In the ensuing discussion, delegates voiced profound frustration over the worsening of the war in Gaza and reiterated the call for immediate ceasefire, accountability and a long-term resolution to the Palestinian question. While some delegates called for a stop to the “collective murder” of Palestinians and for their support without hypocrisy and double standards, others underscored the importance of adherence to international law, including UN resolutions and opinions of the International Court of Justice.
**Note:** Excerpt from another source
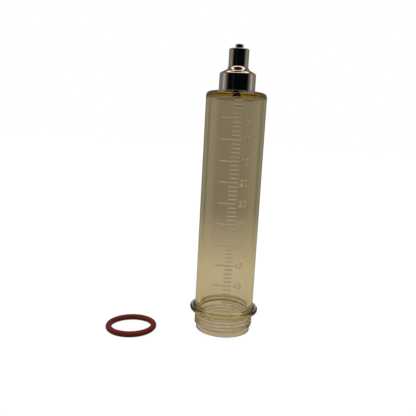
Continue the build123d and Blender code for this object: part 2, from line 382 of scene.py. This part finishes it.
def add_foot(tube, columns):
    """The bore's lead-in, the rim, the pilot, the rear thread and the collar."""
    foot = rounded_loop([
        (BORE_R, FAR, 0.1),
        (BORE_R, LEAD_IN_H, 0.3),
        (BORE_R + LEAD_IN, 0.0, 0.15),
        (PILOT_R, 0.0, RIM_EDGE_R),
        (PILOT_R, FAR, 0.1),
    ])
    tube.add([row for row in foot if row[1] < FAR / 2], columns=columns)
    rear = []
    z = REAR_ROWS_FROM
    while z < COLLAR_Z - 0.08:
        rear.append((REAR_CREST_R, z, 1, 0))
        z += REAR_ROW_STEP
    tube.add(rear, shape=rear_shape, columns=columns)
    collar = rounded_loop([
        (5.0, COLLAR_Z - FAR, 0.1),
        (REAR_CREST_R, COLLAR_Z - FAR, 0.05),
        (REAR_CREST_R, COLLAR_Z, COLLAR_SEAT_EDGE_R),
        (COLLAR_R, COLLAR_Z, COLLAR_EDGE_R),
        (COLLAR_R, COLLAR_Z + COLLAR_H, COLLAR_EDGE_R),
        (BARREL_R, COLLAR_Z + COLLAR_H, COLLAR_ROOT_R),
        (BARREL_R, COLLAR_Z + FAR, 0.1),
        (5.0, COLLAR_Z + FAR, 0.1),
    ])
    tube.add([row for row in collar if abs(row[1] - COLLAR_Z) < FAR / 2], columns=columns)


def add_scale(tube, columns, fine):
    """The tube's outside from the collar to the end wall, with the marks and the numerals."""
    lowest = BORE_END_Z - LAST_MARK * ML
    collar_top = COLLAR_Z + COLLAR_H + COLLAR_ROOT_R
    tube.add(level_rows(collar_top, lowest - NUMERAL_REACH, PLAIN_STEP, BARREL_R), columns=columns)
    between_marks = [s for s in NUMERAL_ROWS if min(abs(s - o) for o in MARK_ROWS) > 0.04]
    numeral_rows = sorted(between_marks + list(MARK_ROWS))
    for mark in range(LAST_MARK, 0, -1):
        centre = BORE_END_Z - mark * ML
        if mark % 5 == 0:
            steps, mine = numeral_rows, fine
        elif (mark + 1) % 5 == 0:
            steps, mine = MARK_ROWS, columns
        else:
            steps, mine = (-ML_HALF, *MARK_ROWS), columns
        for step in steps:
            tube.add([(BARREL_R, centre + step, 1, 0)], shape=scale_shape, columns=mine)
    tube.add(level_rows(BORE_END_Z - ML_HALF, TOP_Z - TOP_EDGE_R, PLAIN_STEP, BARREL_R), columns=columns)


def add_top(tube, columns):
    """The end wall's outside and the threaded spigot."""
    top = rounded_loop([
        (0.5, TOP_Z - FAR, 0.1),
        (BARREL_R, TOP_Z - FAR, 0.1),
        (BARREL_R, TOP_Z, TOP_EDGE_R),
        (SPIGOT_CORE_R, TOP_Z, SPIGOT_FOOT_R),
        (SPIGOT_CORE_R, TOP_Z + FAR, 0.1),
        (0.5, TOP_Z + FAR, 0.1),
    ], step_deg=7.5)
    tube.add([row for row in top if abs(row[1] - TOP_Z) < FAR / 2], columns=columns)
    rows = []
    z = TOP_Z + 0.28
    while z < SPIGOT_TOP_Z - SPIGOT_EDGE - 0.1:
        rows.append((SPIGOT_CORE_R, z, 1, 0))
        z += SPIGOT_ROW_STEP
    tube.add(rows, shape=spigot_shape, columns=columns)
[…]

They also expressed solidarity with all UN entities and mechanisms that are working on Palestine-related issues, and urged for allocation of sufficient resources to buttress their mandates.
The representative of Malta took the floor to counter the assertion that the Security Council has not saved a single life. She emphasized that during her country’s term on the Council, it worked on four resolutions, one of which facilitated a seven-day pause that resulted in “lives being saved”. Expressing regret that this pause did not lead to a ceasefire, she underscored that the only effective way to resolve the conflict is through diplomacy. A speaker from the Boycott, Divestment, Sanctions movement highlighted the complicity of third States, institutions and corporations, adding that funding, trading and investing in Israel is tantamount to normalizing genocide.
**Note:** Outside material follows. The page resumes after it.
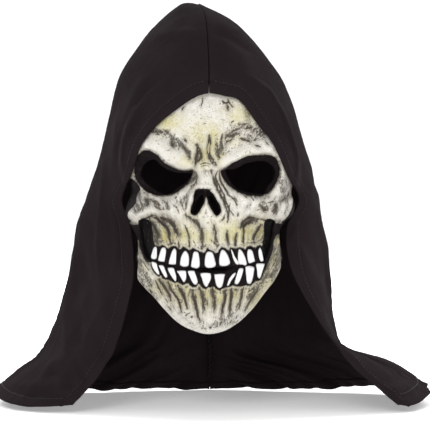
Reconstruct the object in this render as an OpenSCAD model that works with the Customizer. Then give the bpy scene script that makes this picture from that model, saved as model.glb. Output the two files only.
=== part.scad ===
// Hooded latex skull mask: a moulded latex face with a flexing jaw, sewn and glued into the
// front opening of a two-panel cloth hood that drapes over the shoulders.
// Frame: +Z up, the face looks along -Y, X = 0 is the middle of the face, and the origin is
// the middle of the wearer's head at eye level. All sizes are in millimetres.

/* [Latex] */
// Thickness of the moulded latex skin
latex_t = 2; // [1.6:0.2:2.4]
// Gap left between the face and the jaw along the mouth line
mouth_gap = 0.6; // [0.4:0.1:1]
// How far the painted teeth stand proud of the gums
tooth_h = 2; // [1.4:0.2:2.6]

/* [Hood] */
// Thickness of the hood cloth
cloth_t = 0.9; // [0.6:0.1:1]
// Width of the turned hems
hem_w = 12; // [10:1:14]
// Depth of the seam allowance inside the crown seam
seam_d = 8; // [6:1:10]

/* [Elastic] */
// Width of the head elastic
elastic_w = 20; // [16:1:22]
// Thickness of the head elastic
elastic_t = 1.2; // [1:0.1:1.4]
// Front-to-back reach of the elastic behind the head centre
elastic_y = 92; // [86:1:94]

/* [Label] */
// Width of the blank care label
label_w = 18; // [14:1:18]
// Length of the blank care label
label_l = 34; // [28:1:40]

/* [Hidden] */
NA = 38;            // mask grid, across
NB = 56;            // mask grid, up
NR = 33;            // hood grid, crown to hem
NC = 22;            // hood grid, front edge to back seam
C0 = [0, -25];      // middle of the mask outline, as x and z

// ---------------------------------------------------------------- mask outline (x, z)
OUTL = [[77, -24], [74, -14], [75, -6], [77, 4], [77, 15], [73, 29], [68, 44], [60, 60], [46, 76], [25, 87], [0, 91],
        [-25, 87], [-46, 76], [-61, 60], [-69, 45], [-74, 30], [-76, 15], [-75, 3], [-71, -7], [-71, -14], [-75, -25],
        [-76, -33], [-73, -39], [-65.5, -54], [-64, -67], [-64, -79], [-64, -90], [-58, -98], [-50, -106],
        [-40, -117], [-27, -129], [-14, -135.5], [-2, -138.5], [10.5, -136.5], [21.5, -131], [34.5, -120], [48, -104],
        [57.5, -92], [63.5, -80], [63.5, -70], [63, -57], [63.5, -47], [68, -39.5], [75, -33]];
NO = len(OUTL);
function wrap(i) = (i % NO + NO) % NO;
function pang(i) = let(k = floor(i / NO), p = OUTL[wrap(i)] - C0, a = atan2(p[1], p[0]))
    (a < atan2(OUTL[0][1] - C0[1], OUTL[0][0] - C0[0]) - 1e-6 ? a + 360 : a) + 360 * k;
PA = [for (i = [-2:NO + 1]) pang(i)];
PR = [for (i = [-2:NO + 1]) norm(OUTL[wrap(i)] - C0)];
function cr(a, b, c, d, t) = b + 0.5 * t * ((c - a) + t * ((2 * a - 5 * b + 4 * c - d) + t * (3 * (b - c) + d - a)));
function seg(a, i = 1) = (i >= NO + 2 || PA[i + 1] > a) ? i : seg(a, i + 1);
function rad(phi) = let(a = phi < PA[2] ? phi + 360 : phi, i = seg(a), t = (a - PA[i]) / (PA[i + 1] - PA[i]))
    cr(PR[i - 1], PR[i], PR[i + 1], PR[min(i + 2, NO + 3)], t);

// ---------------------------------------------------------------- mask depth
function bump(x, z, cx, cz, sx, sz, a = 0) = let(dx = x - cx, dz = z - cz,
    p = (dx * cos(a) + dz * sin(a)) / sx, q = (-dx * sin(a) + dz * cos(a)) / sz) exp(-(p * p + q * q) / 2);
function edge_y(phi) = let(s = sin(phi)) s > 0 ? -36 - 48 * pow(s, 1.6) : -36 - 44 * pow(-s, 1.5);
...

At the beginning of the meeting, Cheikh Niang (Senegal), Committee Chair, commended the work of UN experts in investigating and documenting what has been happening. They have sifted through vast amounts of documents and testimonies, gathered evidence and separated facts from misinformation. Their “efforts are vital, not only for telling the story of Gaza, but more importantly for ensuring accountability”, he said.
Feda Abdelhady-Nasser, Deputy Permanent Observer of the State of Palestine to the United Nations, took the floor at the beginning and end of the meeting. She said that Palestinians in Gaza have endured “no chapter darker” than the past year, with tens of thousands of civilian deaths, 902 families entirely wiped out, thousands crushed to death under rubble and 2 million forcibly displaced and hunted down by the Israeli occupation forces. With northern Gaza turning into the epicenter of the onslaught, those left are facing starvation and must choose between ethnic cleansing and submission to colonial domination.
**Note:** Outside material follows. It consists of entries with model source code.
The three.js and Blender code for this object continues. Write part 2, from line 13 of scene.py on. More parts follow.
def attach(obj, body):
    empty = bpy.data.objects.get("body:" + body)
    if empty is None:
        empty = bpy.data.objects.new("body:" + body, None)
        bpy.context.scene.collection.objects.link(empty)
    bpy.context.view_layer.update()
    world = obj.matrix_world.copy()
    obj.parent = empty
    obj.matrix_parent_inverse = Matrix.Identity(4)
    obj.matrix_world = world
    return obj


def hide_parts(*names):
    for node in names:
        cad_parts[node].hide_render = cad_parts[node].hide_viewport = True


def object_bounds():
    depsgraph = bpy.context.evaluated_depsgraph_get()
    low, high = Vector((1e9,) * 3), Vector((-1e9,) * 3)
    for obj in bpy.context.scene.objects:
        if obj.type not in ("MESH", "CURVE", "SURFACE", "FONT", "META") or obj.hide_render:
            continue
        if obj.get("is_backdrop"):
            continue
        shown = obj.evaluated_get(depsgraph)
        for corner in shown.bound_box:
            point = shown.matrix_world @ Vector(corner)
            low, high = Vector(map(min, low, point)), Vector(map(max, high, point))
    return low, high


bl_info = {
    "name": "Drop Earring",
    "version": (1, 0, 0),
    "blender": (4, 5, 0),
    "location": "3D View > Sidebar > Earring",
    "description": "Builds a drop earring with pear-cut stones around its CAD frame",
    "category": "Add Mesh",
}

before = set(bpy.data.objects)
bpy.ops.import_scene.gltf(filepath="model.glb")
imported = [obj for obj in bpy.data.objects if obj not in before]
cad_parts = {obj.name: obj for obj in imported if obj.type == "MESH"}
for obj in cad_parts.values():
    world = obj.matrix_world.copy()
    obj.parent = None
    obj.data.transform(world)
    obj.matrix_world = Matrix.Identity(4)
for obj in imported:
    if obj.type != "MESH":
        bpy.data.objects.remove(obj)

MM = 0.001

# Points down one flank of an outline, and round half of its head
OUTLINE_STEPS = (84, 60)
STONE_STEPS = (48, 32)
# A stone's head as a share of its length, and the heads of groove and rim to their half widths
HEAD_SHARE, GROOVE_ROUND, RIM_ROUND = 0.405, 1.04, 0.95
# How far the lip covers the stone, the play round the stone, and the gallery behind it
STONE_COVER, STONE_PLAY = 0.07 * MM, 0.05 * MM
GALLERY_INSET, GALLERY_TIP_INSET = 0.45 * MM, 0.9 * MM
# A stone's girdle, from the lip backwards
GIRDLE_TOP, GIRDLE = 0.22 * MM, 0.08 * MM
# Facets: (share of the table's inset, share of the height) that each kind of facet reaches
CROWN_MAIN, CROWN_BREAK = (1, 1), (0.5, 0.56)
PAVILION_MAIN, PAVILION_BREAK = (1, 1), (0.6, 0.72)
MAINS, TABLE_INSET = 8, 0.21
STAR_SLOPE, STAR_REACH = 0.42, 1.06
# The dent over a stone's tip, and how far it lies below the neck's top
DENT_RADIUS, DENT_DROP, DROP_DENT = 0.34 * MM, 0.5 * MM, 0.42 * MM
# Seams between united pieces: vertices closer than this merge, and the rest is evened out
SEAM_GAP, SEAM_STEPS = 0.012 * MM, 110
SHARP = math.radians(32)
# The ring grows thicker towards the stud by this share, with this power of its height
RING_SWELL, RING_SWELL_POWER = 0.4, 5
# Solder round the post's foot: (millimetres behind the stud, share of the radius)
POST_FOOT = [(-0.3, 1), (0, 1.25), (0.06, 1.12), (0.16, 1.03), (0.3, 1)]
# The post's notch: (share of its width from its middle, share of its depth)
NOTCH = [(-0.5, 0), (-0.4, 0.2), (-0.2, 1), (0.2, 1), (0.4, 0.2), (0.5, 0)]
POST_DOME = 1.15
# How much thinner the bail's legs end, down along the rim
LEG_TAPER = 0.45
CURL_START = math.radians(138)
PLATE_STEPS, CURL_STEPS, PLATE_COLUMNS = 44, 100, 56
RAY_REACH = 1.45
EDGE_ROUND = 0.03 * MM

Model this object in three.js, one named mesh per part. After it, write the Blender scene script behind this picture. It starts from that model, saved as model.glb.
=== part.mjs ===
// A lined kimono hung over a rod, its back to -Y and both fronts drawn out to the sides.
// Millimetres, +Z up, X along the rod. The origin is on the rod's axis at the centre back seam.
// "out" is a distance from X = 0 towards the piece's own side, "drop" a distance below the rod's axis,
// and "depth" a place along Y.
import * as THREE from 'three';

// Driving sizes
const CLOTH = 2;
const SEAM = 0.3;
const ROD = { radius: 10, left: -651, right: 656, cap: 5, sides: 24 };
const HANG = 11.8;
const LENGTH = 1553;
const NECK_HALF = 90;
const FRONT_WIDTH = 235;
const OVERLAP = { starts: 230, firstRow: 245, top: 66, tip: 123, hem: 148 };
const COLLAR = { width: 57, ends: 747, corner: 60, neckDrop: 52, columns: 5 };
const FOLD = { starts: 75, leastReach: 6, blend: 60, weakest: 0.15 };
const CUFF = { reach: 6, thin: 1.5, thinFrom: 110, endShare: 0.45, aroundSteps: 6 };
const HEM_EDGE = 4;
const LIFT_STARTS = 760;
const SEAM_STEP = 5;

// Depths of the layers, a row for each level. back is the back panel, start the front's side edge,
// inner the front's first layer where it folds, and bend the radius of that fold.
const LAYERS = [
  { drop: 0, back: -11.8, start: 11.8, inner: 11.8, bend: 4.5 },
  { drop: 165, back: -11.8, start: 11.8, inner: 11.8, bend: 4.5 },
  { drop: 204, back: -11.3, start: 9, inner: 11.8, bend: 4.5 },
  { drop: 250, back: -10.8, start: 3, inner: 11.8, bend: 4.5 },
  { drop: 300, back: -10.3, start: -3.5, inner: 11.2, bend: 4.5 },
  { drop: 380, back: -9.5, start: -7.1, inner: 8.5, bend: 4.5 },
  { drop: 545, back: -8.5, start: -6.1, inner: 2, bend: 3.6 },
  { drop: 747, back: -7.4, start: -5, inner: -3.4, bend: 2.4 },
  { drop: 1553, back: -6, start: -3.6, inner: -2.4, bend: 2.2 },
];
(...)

Israel is also “waging an open war on the UN”, she added as she questioned its continued UN membership. Despite committing these crimes, it has been shielded by the United States’ veto in the Security Council. She also highlighted its punitive measures against the United Nations Relief and Works Agency for Palestine Refugees in the Near East (UNRWA), while at the same time, acknowledged the outpouring of solidarity from around the world. “The days have never been darker, but the prospects for justice have never been greater.” Do not forsake the Palestinian people, do not take their resilience for granted, “do not normalize genocide, do not become numb”, she said.